The other key thing that may be so monumental to me is the word Love. After hearing this, and thinking I got it all this time, and even by others that I don’t think “got it,” it was suddenly a light bulb moment there in my car in Beverly Hills. I thought that I have “loved myself,” I truly like who I am. I thought that when people say you have to be good in yourself, I always answer, but why can’t I also have someone?!
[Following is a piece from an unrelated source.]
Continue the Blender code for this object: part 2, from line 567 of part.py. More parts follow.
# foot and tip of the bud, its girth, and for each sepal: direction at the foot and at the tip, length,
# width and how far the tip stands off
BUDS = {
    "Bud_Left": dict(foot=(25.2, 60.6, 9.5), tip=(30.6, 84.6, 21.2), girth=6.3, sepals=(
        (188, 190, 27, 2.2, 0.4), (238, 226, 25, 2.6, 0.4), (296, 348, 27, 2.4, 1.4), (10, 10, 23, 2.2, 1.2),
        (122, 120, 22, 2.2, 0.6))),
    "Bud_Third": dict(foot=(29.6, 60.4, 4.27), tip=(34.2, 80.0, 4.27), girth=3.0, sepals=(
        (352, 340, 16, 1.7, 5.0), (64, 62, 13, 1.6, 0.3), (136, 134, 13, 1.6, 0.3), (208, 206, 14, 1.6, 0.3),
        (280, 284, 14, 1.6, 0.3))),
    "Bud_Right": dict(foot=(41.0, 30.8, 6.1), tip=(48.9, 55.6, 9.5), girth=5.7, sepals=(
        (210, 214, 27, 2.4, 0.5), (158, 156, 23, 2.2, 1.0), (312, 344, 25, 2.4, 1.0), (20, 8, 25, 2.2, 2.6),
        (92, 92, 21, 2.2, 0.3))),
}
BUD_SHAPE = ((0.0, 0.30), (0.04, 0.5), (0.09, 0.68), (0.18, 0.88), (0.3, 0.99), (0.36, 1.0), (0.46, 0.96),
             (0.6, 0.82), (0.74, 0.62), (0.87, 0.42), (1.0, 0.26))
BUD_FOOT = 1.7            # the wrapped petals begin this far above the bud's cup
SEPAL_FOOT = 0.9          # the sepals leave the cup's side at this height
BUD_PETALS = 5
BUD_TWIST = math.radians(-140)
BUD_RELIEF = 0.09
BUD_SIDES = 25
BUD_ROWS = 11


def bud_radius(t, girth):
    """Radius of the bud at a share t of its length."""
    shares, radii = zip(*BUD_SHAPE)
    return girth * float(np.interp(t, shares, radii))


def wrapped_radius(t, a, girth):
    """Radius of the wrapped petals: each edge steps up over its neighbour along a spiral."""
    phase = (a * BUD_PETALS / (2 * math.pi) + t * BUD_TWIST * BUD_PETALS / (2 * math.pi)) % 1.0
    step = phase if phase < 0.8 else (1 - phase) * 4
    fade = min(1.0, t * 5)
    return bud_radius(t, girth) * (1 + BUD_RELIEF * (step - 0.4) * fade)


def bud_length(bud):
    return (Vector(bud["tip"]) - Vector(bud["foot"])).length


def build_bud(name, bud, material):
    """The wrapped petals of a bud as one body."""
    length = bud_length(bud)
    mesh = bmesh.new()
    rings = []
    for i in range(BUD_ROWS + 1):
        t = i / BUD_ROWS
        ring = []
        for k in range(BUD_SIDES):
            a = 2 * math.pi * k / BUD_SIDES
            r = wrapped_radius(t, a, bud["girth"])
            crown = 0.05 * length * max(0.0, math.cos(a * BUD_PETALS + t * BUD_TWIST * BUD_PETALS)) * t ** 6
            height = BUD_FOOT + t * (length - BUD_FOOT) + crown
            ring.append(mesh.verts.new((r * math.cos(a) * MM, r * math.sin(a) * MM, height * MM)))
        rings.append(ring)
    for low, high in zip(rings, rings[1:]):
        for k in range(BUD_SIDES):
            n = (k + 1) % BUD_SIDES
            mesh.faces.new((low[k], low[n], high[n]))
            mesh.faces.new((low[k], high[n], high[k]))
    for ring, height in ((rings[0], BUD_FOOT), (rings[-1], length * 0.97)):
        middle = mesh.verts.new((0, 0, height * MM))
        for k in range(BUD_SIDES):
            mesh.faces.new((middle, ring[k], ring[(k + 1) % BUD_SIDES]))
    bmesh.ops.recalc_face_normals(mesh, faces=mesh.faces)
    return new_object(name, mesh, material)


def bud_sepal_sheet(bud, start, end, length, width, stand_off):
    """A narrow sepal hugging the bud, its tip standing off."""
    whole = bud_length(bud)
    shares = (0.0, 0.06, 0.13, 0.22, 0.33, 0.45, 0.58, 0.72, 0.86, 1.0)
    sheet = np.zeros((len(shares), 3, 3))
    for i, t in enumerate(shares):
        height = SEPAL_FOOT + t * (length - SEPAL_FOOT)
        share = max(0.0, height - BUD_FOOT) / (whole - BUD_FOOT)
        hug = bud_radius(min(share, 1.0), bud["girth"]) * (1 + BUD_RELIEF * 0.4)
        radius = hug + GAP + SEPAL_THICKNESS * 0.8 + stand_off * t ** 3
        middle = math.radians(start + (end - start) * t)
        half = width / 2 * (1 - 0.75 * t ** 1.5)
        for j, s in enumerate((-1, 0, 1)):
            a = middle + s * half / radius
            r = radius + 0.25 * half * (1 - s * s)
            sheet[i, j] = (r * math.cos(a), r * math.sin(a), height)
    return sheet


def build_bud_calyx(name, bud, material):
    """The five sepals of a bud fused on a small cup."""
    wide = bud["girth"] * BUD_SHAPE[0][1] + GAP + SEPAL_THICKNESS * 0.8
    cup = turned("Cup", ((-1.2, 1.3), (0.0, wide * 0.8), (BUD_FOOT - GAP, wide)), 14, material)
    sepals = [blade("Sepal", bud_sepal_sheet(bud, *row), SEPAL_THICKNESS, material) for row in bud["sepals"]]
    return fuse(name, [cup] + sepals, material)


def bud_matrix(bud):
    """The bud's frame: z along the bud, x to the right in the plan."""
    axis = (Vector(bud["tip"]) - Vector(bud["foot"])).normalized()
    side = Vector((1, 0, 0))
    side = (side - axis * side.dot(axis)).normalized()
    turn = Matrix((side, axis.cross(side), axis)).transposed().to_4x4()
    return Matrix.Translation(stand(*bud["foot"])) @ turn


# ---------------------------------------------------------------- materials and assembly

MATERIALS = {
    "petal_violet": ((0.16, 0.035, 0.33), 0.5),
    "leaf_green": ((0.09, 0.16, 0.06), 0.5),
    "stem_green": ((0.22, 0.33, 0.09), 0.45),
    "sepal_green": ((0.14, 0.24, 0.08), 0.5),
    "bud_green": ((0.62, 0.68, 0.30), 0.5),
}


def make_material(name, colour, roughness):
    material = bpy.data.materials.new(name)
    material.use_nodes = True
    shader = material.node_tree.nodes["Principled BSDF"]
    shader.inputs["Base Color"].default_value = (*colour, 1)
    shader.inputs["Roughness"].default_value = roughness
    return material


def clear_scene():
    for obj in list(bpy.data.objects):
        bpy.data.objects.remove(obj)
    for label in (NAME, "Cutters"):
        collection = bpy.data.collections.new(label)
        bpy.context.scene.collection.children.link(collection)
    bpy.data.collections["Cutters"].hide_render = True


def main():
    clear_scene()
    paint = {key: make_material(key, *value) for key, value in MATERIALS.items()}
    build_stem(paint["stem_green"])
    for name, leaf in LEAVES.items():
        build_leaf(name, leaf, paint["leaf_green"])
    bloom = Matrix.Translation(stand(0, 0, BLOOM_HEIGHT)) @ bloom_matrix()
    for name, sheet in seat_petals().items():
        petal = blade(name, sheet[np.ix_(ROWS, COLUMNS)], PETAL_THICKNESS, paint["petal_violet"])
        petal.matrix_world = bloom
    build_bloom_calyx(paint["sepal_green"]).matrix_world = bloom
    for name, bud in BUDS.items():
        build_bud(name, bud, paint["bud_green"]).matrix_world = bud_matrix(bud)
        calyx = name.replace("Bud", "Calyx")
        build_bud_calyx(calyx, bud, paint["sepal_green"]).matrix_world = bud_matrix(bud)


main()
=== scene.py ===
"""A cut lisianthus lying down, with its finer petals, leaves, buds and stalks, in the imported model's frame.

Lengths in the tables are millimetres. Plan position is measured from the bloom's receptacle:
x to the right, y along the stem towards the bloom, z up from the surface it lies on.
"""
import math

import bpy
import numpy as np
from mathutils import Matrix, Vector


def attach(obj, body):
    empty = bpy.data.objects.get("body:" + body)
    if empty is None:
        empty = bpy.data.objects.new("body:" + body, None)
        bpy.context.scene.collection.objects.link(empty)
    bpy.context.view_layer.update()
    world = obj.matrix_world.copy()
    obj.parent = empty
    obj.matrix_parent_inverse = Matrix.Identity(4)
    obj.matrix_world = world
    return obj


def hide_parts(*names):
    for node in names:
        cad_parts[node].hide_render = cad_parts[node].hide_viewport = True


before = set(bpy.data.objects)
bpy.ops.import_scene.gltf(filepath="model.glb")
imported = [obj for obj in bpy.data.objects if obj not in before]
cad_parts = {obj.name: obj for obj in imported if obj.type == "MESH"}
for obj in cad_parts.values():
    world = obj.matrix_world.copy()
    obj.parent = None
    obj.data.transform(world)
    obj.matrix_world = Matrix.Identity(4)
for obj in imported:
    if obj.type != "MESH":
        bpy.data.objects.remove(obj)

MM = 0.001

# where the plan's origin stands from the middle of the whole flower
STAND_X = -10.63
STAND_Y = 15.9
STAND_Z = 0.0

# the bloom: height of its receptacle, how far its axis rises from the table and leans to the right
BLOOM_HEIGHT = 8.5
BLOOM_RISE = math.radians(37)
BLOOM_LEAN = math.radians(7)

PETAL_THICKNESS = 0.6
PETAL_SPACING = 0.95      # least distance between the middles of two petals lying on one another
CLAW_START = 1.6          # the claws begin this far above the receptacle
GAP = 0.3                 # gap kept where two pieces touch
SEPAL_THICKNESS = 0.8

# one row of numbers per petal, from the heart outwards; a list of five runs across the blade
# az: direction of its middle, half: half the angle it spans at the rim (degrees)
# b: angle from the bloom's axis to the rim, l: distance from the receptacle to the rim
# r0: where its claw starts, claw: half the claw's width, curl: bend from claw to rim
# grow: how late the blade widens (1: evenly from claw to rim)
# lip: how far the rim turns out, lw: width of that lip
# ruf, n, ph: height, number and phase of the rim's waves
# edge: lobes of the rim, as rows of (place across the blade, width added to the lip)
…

I have had a Love tattoo with infinity sign saved on my computer and as my desktop-wallpaper for years. I mean years. I saved it to my vision board as a symbol of what I wanted. I wanted the love of my life, then we would go get cute tattoos, or at least I would go get the cute tattoo because I had found my Love. I was ignoring the infinity symbol. It was just cute. Last night, I was also looking at Buddhist symbols and saw the infinity, thinking, but I have an infinity necklace I actually made, didn’t make a connection, so what?! As I’m listening to Dr. Sadeghi’s introduction to his book, his why, he says his lab partner talked to him after his cancer diagnosis and said the Love is within him, the Love to cure his cancer. It was Dr. Sadeghi’s life-changing moment, and perhaps mine. This time, I got it. Within a split-second, Dr. Sedeghi said it was also a split-second change for him, I knew that I had the Love I wanted within me. I don’t need someone else to fill it in me. I have it myself. I’d still like to find someone else to love, but because I have so much love. I can fill my own vessel, and someone else’s. And in the split-second, I suddenly did not feel so lonely! For the first moment in years! I also immediately thought of the love tattoo I’ve been staring at for years! Dr. Sadeghi wrote the word Love on the inside of his thumb everyday to remind him, and I have literally wanted it tattooed to my wrist, not to remind me of my own love but of a love from someone else… but I had it backwards! Epiphany!
A reminder from another reading: expect what you have been asking for, but it may not be given in the form you asked for, or be how you envisioned it or what you thought it was. But you will get what you ask for. This was not what I was envisioning, but why not get the tattoo?!